Dir. Nahnatchka Khan (2023)
A teenaged girl whose mother was just murdered by the recently returned "Sweet Sixteen Killer" goes back in time to 1987 to stop his murder spree before it started.
The recent obsession with the 80's in horror is fascinating, a reminder that those of us who grew up around the decade are getting old in much the same way that people slightly younger than my parents must have felt when U2 played the Super Bowl in 2002. The appeal to an older generation by including so many of the things they grew up with is interesting, but it's also wildly successful: movies like Hot Tub Time Machine and Fear Street were massively popular, another indication that appealing to older folks is a great way to rake in buckets of money. Next up on that trend is Totally Killer, a movie about a young woman named Jamie (Kiernan Shipka) who goes back in time to try to stop a serial killer that has started killing again in the present day.
The movie does the 80's well without overdoing it. It never feels like it's overtly pandering to its target audience, but there are plenty of references to the era that will hit home for viewers (the mean girl clique is called The Mollys, and they all go to a Halloween party dressed like different iterations of Molly Ringwald). The style is on point, the neon backdrops fit in perfectly, and the high-school sects that have been skewered in so many recent movies are the same ones that we all grew up with (unless you went to school in the last decade or so). The humor also works well, with some legitimately funny moments that help to break up the relatively straightforward and mundane slasher-movie plot. Jamie's continual references to events that haven't happened yet are a nice "inside joke" moment for the audience, helping to ground the film between both time periods without relying too much on nostalgia.

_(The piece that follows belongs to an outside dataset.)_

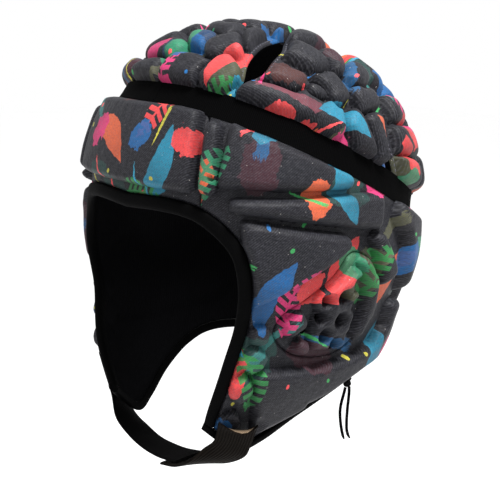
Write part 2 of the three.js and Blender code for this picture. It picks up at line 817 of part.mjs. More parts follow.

While Totally Killer was certainly entertaining, it's lack of groundbreaking plot developments does make it feel like it's been done before. The time travel elements in Happy Death Day and it's sequel were done a little better, and the kills don't really hold anything new compared to many of its slasher kin. Totally Killer is, however, brutal when it needs to be while maintaining the "teen horror" facade, and the writing is funny enough to carry it even when its at its weakest. It's endearing at times and ridiculous in others, and the film's take on overbearing true crime podcasters rings particularly true in today's bite-size "content creator" society. Even the "wifi-powered time machine" is adequately explained, helping to prevent a plot hole that could've been spotted from space.
At the end of the day, it's a perfectly adequate teen slasher comedy, nothing more and (thankfully) nothing less. It's entertaining, genuinely funny, and Shipka's performance as the out-of-her-element time-traveling teenager works well. As long as you're not expecting anything particularly new and you're in for a little juvenile humor, you could certainly do a lot worse with your movie choices. If you're a fan of movies like Happy Death Day and The Final Girls, you'll likely enjoy this one too.
Who this movie is for: Teen slasher connoisseurs, Horror comedy lovers, Breakfast Club fanatics
Bottom line: Totally Killer is not going to surprise you in any way, but it's a fun film with some funny lines and a decent, throwback plot. Shipka is really good in the film and the writing leaves little to be desired, so as long as you're not expecting anything new, this is a good one to help pass the time. It's streaming on Amazon Prime, and who doesn't have that in 2023? Check it out.